▶ [TO BE DONE]:
The lines to print start at the one containing "Write the OpenSCAD" and end at the one containing "knob_r = 7.1; // [6.6:0.1:7.4]"; print them exactly, ends included, and only them.

▶ [RECORD EXTRACTS]:

● ● ●

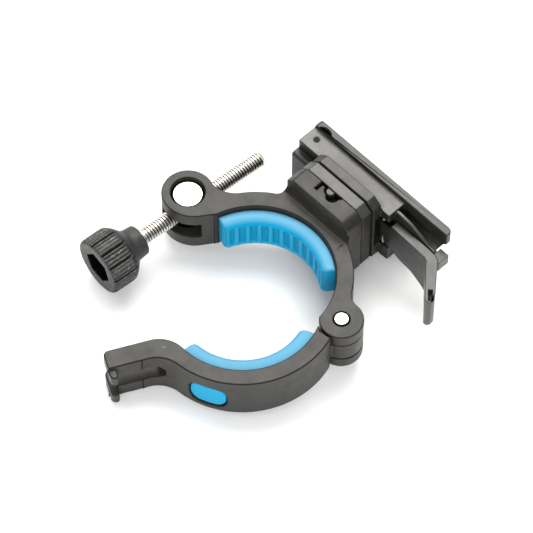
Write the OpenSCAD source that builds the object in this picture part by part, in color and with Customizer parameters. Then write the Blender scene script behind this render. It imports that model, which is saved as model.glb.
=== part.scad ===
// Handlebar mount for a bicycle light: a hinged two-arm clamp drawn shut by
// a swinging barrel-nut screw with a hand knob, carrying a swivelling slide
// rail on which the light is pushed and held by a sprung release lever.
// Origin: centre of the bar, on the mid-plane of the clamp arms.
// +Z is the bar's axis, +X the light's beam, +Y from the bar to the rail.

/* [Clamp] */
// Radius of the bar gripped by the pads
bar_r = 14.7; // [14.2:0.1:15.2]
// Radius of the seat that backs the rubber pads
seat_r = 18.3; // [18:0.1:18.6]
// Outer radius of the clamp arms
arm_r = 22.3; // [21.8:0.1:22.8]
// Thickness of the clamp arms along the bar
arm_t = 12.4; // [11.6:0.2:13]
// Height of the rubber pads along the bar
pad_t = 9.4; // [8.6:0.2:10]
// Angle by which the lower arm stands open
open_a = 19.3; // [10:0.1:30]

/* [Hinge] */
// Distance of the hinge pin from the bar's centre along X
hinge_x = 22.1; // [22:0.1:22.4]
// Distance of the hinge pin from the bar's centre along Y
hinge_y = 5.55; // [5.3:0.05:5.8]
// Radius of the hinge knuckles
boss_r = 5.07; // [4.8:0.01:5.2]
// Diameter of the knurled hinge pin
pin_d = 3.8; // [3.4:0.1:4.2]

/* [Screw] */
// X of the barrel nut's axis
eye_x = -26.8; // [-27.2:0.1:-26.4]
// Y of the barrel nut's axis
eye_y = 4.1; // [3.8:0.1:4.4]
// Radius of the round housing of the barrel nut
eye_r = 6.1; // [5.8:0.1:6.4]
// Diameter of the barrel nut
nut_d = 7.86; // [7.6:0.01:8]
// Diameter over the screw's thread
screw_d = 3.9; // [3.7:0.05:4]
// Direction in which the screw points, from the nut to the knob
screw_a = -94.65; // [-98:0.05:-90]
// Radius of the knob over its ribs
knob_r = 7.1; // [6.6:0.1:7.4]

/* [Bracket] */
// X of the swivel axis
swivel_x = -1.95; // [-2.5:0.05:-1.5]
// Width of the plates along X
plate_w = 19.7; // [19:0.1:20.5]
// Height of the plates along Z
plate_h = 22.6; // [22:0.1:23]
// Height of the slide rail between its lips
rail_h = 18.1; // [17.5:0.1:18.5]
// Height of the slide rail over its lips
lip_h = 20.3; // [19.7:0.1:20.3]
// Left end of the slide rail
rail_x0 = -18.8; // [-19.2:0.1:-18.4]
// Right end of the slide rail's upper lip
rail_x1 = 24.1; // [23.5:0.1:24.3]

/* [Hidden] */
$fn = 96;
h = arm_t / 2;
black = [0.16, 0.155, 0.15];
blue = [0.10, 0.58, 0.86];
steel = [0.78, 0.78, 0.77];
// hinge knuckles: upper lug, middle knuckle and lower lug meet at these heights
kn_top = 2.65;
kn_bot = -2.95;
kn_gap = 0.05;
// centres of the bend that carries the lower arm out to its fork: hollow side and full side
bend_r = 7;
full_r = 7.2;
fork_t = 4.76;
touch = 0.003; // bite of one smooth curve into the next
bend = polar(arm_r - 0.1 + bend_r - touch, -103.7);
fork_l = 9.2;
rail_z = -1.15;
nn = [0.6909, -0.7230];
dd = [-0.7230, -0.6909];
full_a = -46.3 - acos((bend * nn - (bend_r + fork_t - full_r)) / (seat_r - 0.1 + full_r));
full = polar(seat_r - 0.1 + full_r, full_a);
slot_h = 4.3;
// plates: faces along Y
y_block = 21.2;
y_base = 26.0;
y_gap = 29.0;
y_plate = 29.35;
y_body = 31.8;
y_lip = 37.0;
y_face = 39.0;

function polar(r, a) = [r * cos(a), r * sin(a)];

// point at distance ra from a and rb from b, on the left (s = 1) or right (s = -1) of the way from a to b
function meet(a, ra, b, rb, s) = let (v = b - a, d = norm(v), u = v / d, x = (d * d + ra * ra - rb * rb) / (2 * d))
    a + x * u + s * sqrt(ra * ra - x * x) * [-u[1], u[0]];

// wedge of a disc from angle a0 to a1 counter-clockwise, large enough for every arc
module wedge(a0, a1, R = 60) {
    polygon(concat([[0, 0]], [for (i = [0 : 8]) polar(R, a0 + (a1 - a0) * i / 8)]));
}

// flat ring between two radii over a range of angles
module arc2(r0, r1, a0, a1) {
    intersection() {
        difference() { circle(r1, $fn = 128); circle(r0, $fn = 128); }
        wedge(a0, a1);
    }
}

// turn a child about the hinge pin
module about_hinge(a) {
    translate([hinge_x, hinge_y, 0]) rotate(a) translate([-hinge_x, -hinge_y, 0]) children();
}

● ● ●

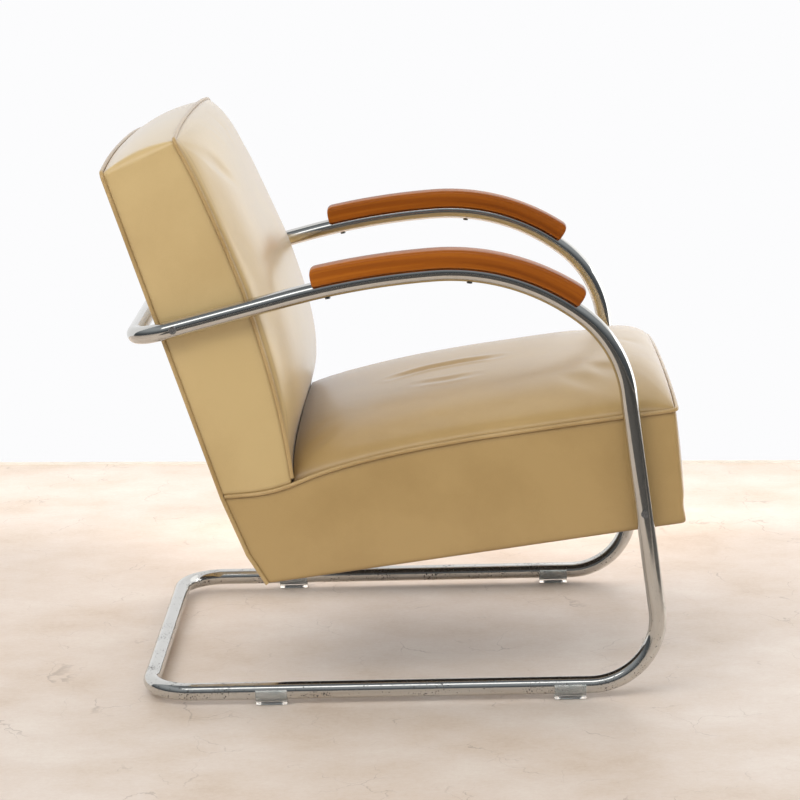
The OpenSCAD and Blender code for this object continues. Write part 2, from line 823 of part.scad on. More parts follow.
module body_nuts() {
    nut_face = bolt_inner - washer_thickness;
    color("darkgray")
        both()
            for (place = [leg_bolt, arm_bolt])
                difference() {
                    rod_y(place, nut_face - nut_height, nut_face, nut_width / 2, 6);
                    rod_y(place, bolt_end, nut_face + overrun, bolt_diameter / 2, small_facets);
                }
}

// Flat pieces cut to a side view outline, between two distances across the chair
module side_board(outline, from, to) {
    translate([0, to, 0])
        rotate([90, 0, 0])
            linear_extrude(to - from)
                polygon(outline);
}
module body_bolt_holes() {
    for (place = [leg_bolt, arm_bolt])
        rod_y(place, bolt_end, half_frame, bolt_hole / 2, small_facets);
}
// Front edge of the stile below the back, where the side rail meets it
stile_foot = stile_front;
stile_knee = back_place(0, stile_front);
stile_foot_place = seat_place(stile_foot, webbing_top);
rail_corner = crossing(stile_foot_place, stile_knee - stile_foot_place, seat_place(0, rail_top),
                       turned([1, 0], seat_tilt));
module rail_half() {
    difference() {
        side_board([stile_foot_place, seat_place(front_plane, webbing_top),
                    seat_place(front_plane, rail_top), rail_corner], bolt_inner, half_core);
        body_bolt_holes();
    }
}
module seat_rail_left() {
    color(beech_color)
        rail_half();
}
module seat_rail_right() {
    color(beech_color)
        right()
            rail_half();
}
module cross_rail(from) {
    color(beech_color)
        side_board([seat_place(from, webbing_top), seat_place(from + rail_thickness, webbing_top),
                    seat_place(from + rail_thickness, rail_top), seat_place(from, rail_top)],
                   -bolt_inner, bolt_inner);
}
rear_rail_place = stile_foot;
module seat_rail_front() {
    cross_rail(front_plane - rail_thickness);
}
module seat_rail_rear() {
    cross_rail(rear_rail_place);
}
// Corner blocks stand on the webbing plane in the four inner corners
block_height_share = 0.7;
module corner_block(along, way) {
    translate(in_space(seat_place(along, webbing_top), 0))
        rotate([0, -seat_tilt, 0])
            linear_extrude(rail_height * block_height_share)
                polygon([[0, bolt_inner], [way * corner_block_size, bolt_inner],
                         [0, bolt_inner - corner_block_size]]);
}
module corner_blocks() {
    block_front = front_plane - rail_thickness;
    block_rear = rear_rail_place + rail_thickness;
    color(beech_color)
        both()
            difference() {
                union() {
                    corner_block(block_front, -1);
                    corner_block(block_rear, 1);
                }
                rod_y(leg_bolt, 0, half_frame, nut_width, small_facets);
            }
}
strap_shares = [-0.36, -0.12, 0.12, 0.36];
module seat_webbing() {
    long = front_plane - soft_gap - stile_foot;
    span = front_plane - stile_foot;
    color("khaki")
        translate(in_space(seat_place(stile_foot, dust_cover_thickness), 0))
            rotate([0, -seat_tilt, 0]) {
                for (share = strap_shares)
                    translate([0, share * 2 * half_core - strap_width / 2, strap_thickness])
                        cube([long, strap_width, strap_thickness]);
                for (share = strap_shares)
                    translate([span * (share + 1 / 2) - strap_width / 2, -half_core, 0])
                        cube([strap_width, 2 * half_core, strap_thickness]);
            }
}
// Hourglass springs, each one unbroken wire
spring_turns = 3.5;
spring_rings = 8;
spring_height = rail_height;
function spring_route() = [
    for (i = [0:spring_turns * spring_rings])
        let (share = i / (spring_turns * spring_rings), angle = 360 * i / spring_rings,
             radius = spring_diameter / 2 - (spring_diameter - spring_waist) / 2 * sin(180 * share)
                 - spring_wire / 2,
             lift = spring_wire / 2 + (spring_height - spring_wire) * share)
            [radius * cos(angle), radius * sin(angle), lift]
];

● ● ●

▶ [EXERCISE SOLUTION]:
Write the OpenSCAD source that builds the object in this picture part by part, in color and with Customizer parameters. Then write the Blender scene script behind this render. It imports that model, which is saved as model.glb.
=== part.scad ===
// Handlebar mount for a bicycle light: a hinged two-arm clamp drawn shut by
// a swinging barrel-nut screw with a hand knob, carrying a swivelling slide
// rail on which the light is pushed and held by a sprung release lever.
// Origin: centre of the bar, on the mid-plane of the clamp arms.
// +Z is the bar's axis, +X the light's beam, +Y from the bar to the rail.

/* [Clamp] */
// Radius of the bar gripped by the pads
bar_r = 14.7; // [14.2:0.1:15.2]
// Radius of the seat that backs the rubber pads
seat_r = 18.3; // [18:0.1:18.6]
// Outer radius of the clamp arms
arm_r = 22.3; // [21.8:0.1:22.8]
// Thickness of the clamp arms along the bar
arm_t = 12.4; // [11.6:0.2:13]
// Height of the rubber pads along the bar
pad_t = 9.4; // [8.6:0.2:10]
// Angle by which the lower arm stands open
open_a = 19.3; // [10:0.1:30]

/* [Hinge] */
// Distance of the hinge pin from the bar's centre along X
hinge_x = 22.1; // [22:0.1:22.4]
// Distance of the hinge pin from the bar's centre along Y
hinge_y = 5.55; // [5.3:0.05:5.8]
// Radius of the hinge knuckles
boss_r = 5.07; // [4.8:0.01:5.2]
// Diameter of the knurled hinge pin
pin_d = 3.8; // [3.4:0.1:4.2]

/* [Screw] */
// X of the barrel nut's axis
eye_x = -26.8; // [-27.2:0.1:-26.4]
// Y of the barrel nut's axis
eye_y = 4.1; // [3.8:0.1:4.4]
// Radius of the round housing of the barrel nut
eye_r = 6.1; // [5.8:0.1:6.4]
// Diameter of the barrel nut
nut_d = 7.86; // [7.6:0.01:8]
// Diameter over the screw's thread
screw_d = 3.9; // [3.7:0.05:4]
// Direction in which the screw points, from the nut to the knob
screw_a = -94.65; // [-98:0.05:-90]
// Radius of the knob over its ribs
knob_r = 7.1; // [6.6:0.1:7.4]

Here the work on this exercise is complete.